The packaging for Bishops-Tonules.

Eeyore is my personal favourite Winnie-the-Pooh character because his disorder is much more prominent and recognised within the Hundred Acre Wood. The stories may not mention the word depression or, more specifically, dysthymic disorder, but Eeyore’s personality is not at all sugar-coated. He is constantly down on himself and his mood impacts him so much that he is unable to do anything about the dire circumstances he finds himself in. The museum has a large supply of quack medicines on display as well as in storage. One of these medicines is Bishop’s Tonules Tonic Tablets. This medicine is advertised as providing a cure to symptoms of nervous and mental exhaustion including depression, fatigue, and impaired vitality. The reason it is classed as a quack medicine is because it in no way achieves its goal. It was produced in 1920 when very little was understood about the chemical and biological causes of neurodevelopmental disorders. Depression was recognised but still treated as something one needed to be locked up over. Sigmund Freud had only just begun discussing depression and its many facets.

Owl

Four cards laid out on a table. Three are white with the letter E written in varying sizes. One is black with the name Clement Clarice LTD engraved.

Owl’s affliction is much more noticeable than some of the other disorders. Owl suffers from a very prominent reading disorder. His inability to read even leads to the main plot in some of the stories. The object that is held in the Thackray Museum is a test for illiterates. The letter E can be rotated to test the visual acuity of the patients and to check if they know which way the letter is supposed to face. Dyslexia and other reading disorders were not then understood to be a disorder at all. They were often only recognised as an inability to focus on learning. Dyslexia was only starting to be diagnosed and properly recognised in the 1970s.

Tigger

Two tubes of Benzedrine.

“T-I-double guh-er! That spells Tigger!” Tigger is one of the most memorable and goofy characters in Winnie-the-Pooh and another of my favourites. He is filled to the brim with energy, which is why he is diagnosed as having ADHD. His hyperactivity is not seen as a particularly negative aspect, except by Rabbit.

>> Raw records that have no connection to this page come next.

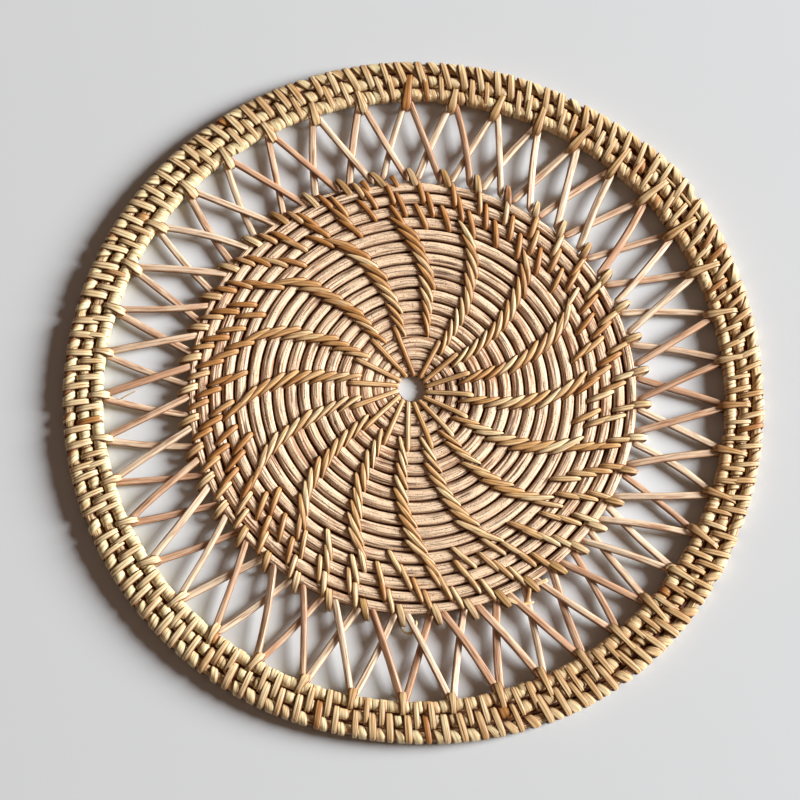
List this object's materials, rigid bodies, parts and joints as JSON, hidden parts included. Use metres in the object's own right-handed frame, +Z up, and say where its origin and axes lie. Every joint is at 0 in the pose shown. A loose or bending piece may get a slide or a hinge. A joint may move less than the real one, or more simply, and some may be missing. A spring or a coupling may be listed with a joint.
{
  "type": "round openwork cane placemat",
  "caption": "Flat round placemat of coiled reed: a ribbed disc bound in swirling arms of stitches, an open ring of crossing cane strands, and a thicker bound rim.",
  "frame": {"origin": "middle of the mat's outline on the surface that the mat lies on", "axes": "+Z up out of the mat's upper face; +X and +Y in the mat's plane, +X to the picture's right and +Y to its top"},
  "size_m": [0.2988, 0.2994, 0.0065],
  "materials": {
    "reed_core": "natural dry reed, fine lengthwise grooves",
    "lattice_cane": "natural split cane, matt",
    "binding_cane": "natural split cane, slight sheen"
  },
  "bodies": {
    "root": {"disc_coil": "reed_core", "lattice_strands": "lattice_cane", "rim_coil": "binding_cane"}
  },
  "joints": []
}
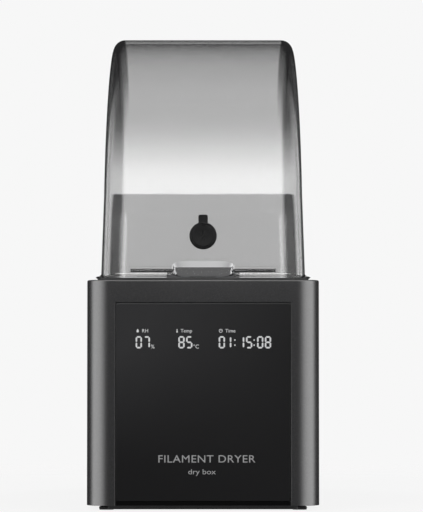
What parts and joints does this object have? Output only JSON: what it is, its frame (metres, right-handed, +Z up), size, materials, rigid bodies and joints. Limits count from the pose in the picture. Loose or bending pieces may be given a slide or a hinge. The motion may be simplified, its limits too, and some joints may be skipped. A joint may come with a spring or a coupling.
{
  "type": "filament dryer box",
  "caption": "Upright heated dryer box for one spool of printer filament, with a tall arched see-through lid, glass front panel, rollers, feeder, blower and heater.",
  "frame": {"origin": "Centre of the box's footprint, on the plane under the feet.", "axes": "+Z up, the display front faces -Y, +Y runs back along the spool's long side, +X to the right seen from the front."},
  "size_m": [0.114, 0.28, 0.245],
  "materials": {
    "dark_shell": "fine satin dark grey metallic coating",
    "black_glass": "smooth black smoked panel",
    "smoke_clear": "polished smoky see-through plastic",
    "grey_liner": "matte moulded heat-proof plastic",
    "black_plastic": "finely textured black moulding",
    "rubber": "matte black rubber",
    "latch_metal": "fine satin silver",
    "hinge_metal": "satin black coated metal",
    "steel": "ground bright steel",
    "aluminium": "plain brushed sheet",
    "brass": "machined brass",
    "nylon": "natural white nylon",
    "circuit_board": "dark green laminate with solder mask",
    "ribbon_cable": "flat grey ribbon",
    "clear_tube": "milky slippery tube"
  },
  "bodies": {
    "base": {"outer_housing": "dark_shell", "rim_seal": "rubber", "inner_liner": "grey_liner", "bottom_cover": "black_plastic", "rubber_foot_front_left": "rubber", "rubber_foot_front_right": "rubber", "rubber_foot_rear_left": "rubber", "rubber_foot_rear_right": "rubber", "display_panel": "black_glass", "display_board": "circuit_board", "display_cable": "ribbon_cable", "rear_panel": "black_plastic", "power_inlet": "black_plastic", "signal_port_left": "black_plastic", "signal_port_right": "black_plastic", "outlet_coupler": "black_plastic", "flap_motor": "black_plastic", "blower_housing": "black_plastic", "blower_motor": "steel", "heater_block": "aluminium", "air_duct": "black_plastic", "front_bearing_left": "steel", "front_bearing_right": "steel", "rear_bearing_left": "steel", "rear_bearing_right": "steel", "roller_motor": "steel", "feeder_housing": "black_plastic", "feeder_cover": "grey_liner", "feeder_motor": "steel", "inlet_funnel": "nylon", "filament_tube": "clear_tube", "main_board": "circuit_board", "power_supply": "aluminium", "humidity_sensor": "circuit_board", "spool_tag_reader": "circuit_board", "base_hinge_bracket": "hinge_metal", "hinge_pin": "steel", "latch_catch": "steel"},
    "lid": {"lid_shell": "smoke_clear", "lid_hinge_leaf": "hinge_metal", "latch_pivot_rod": "steel", "latch_spring": "steel"},
    "latch": {"lid_latch": "latch_metal"},
    "plug": {"bypass_plug": "rubber"},
    "front_roller": {"front_roller_shaft": "steel", "front_tyre_left": "rubber", "front_tyre_right": "rubber", "roller_gear": "nylon"},
    "rear_roller": {"rear_roller_shaft": "steel", "rear_tyre_left": "rubber", "rear_tyre_right": "rubber"},
    "pinion": {"roller_pinion": "brass"},
    "blower": {"blower_impeller": "black_plastic"},
    "flap": {"exhaust_flap": "black_plastic"},
    "feeder_drive": {"feeder_drive_gear": "brass"},
    "feeder_idler": {"feeder_idler_gear": "brass"},
    "desiccant": {"desiccant_box": "nylon", "desiccant_cap": "grey_liner"},
    "collet": {"outlet_collet": "nylon"}
  },
  "joints": [
    {"name": "lid_hinge", "type": "hinge", "parent": "base", "child": "lid", "pos_m": [0, 0.1356, 0.1176], "axis": [-1, 0, 0], "range_deg": [0, 85]},
    {"name": "latch_pivot", "type": "hinge", "parent": "lid", "child": "latch", "pos_m": [0, -0.134, 0.117], "axis": [-1, 0, 0], "range_deg": [0, 14], "stiffness_Nm_per_rad": 0.006},
    {"name": "plug_pull", "type": "slide", "parent": "lid", "child": "plug", "axis": [0, -1, 0], "range_m": [0, 0.012]},
    {"name": "front_roller_spin", "type": "hinge", "parent": "base", "child": "front_roller", "pos_m": [0, -0.0545, 0.0436], "axis": [1, 0, 0], "continuous": true},
    {"name": "rear_roller_spin", "type": "hinge", "parent": "base", "child": "rear_roller", "pos_m": [0, 0.0545, 0.0436], "axis": [1, 0, 0], "continuous": true},
    {"name": "pinion_spin", "type": "hinge", "parent": "base", "child": "pinion", "pos_m": [-0.05, -0.0545, 0.02845], "axis": [1, 0, 0], "continuous": true},
    {"name": "blower_spin", "type": "hinge", "parent": "base", "child": "blower", "pos_m": [0, -0.022, 0.012], "axis": [0, 0, 1], "continuous": true},
    {"name": "flap_swing", "type": "hinge", "parent": "base", "child": "flap", "pos_m": [-0.016, 0.1326, 0.1], "axis": [-1, 0, 0], "range_deg": [0, 50]},
    {"name": "feeder_drive_spin", "type": "hinge", "parent": "base", "child": "feeder_drive", "pos_m": [0.02, -0.11908, 0.085], "axis": [1, 0, 0], "continuous": true},
    {"name": "feeder_idler_spin", "type": "hinge", "parent": "base", "child": "feeder_idler", "pos_m": [0.02, -0.10693, 0.085], "axis": [1, 0, 0], "continuous": true},
    {"name": "desiccant_lift", "type": "slide", "parent": "base", "child": "desiccant", "axis": [0, 0, 1], "range_m": [0, 0.06]},
    {"name": "collet_press", "type": "slide", "parent": "base", "child": "collet", "axis": [0, -1, 0], "range_m": [0, 0.001], "stiffness_N_per_m": 20}
  ],
  "couplings": [
    {"joint": "pinion_spin", "follows": "front_roller_spin", "ratio": -2},
    {"joint": "feeder_idler_spin", "follows": "feeder_drive_spin", "ratio": -1}
  ]
}
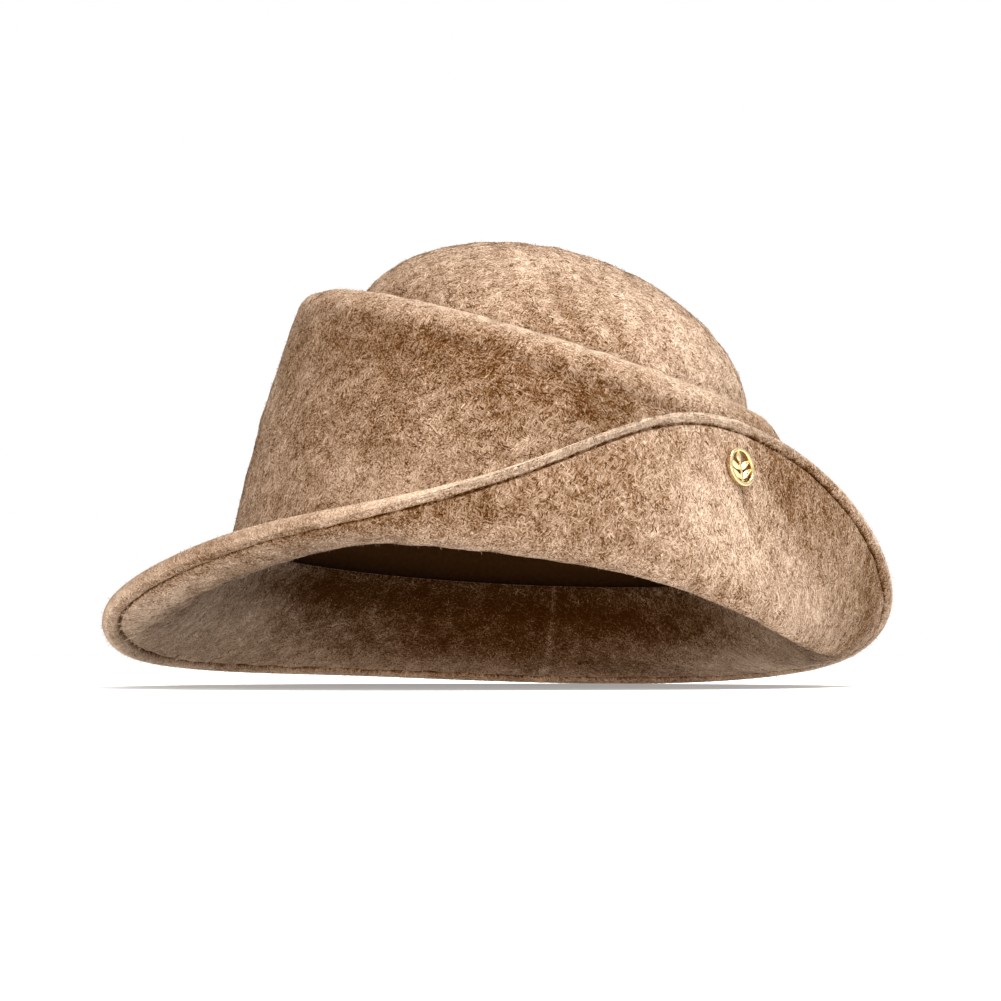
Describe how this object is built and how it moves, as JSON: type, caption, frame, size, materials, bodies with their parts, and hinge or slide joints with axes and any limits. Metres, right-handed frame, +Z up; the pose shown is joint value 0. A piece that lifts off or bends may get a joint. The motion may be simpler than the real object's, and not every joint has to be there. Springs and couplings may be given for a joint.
{
  "type": "fishing hat",
  "caption": "Plush felt hat: leaning domed crown over a folded crown side, wide brim turned up at the front left, dark sweatband and a small pierced emblem.",
  "frame": {"origin": "middle of the hat's box at the level of the brim's lowest point, where it rests on a surface", "axes": "+Z up through the crown, -Y the way the wearer faces, +X to the wearer's left, where the brim is turned up"},
  "size_m": [0.2454, 0.287, 0.1389],
  "materials": {
    "felt": "long-piled camel brown felt",
    "band": "dark brown woven band",
    "gilt": "polished gold plating"
  },
  "bodies": {
    "root": {"crown_dome": "felt", "crown_side": "felt", "brim": "felt", "sweatband": "band", "emblem": "gilt"}
  },
  "joints": []
}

Hyperactivity was also not deemed a negative behaviour in the early twentieth century. The Thackray Museum has a few medicinal objects that contain the drug benzedrine. One such object is a benzedrine inhaler. This inhaler was used to treat nasal congestion until it was discovered in the 1930s by Charles Bradley to help hyperactive children to behave better in class. Today, this drug is rarely used unless for narcolepsy or similar cases.

Learning about these characters in depth has been an insightful experience. Many of the behaviours these characters portray have been normalised by these stories and have caused many children who show signs of similar symptoms to feel more accepted. However, it could also be argued that these stories might have hindered the process of recognising and treating any related disorders due to the normalisation of them. Now that Winnie-the-Pooh has entered the public domain, will pharmaceutical companies use Eeyore’s recognizable face to push depression medication.

Katherine McKittrick is a student at Leeds Beckett University. She is assisting with the enrichment of the Thackray Museum’s collections records as part of her applied humanities course.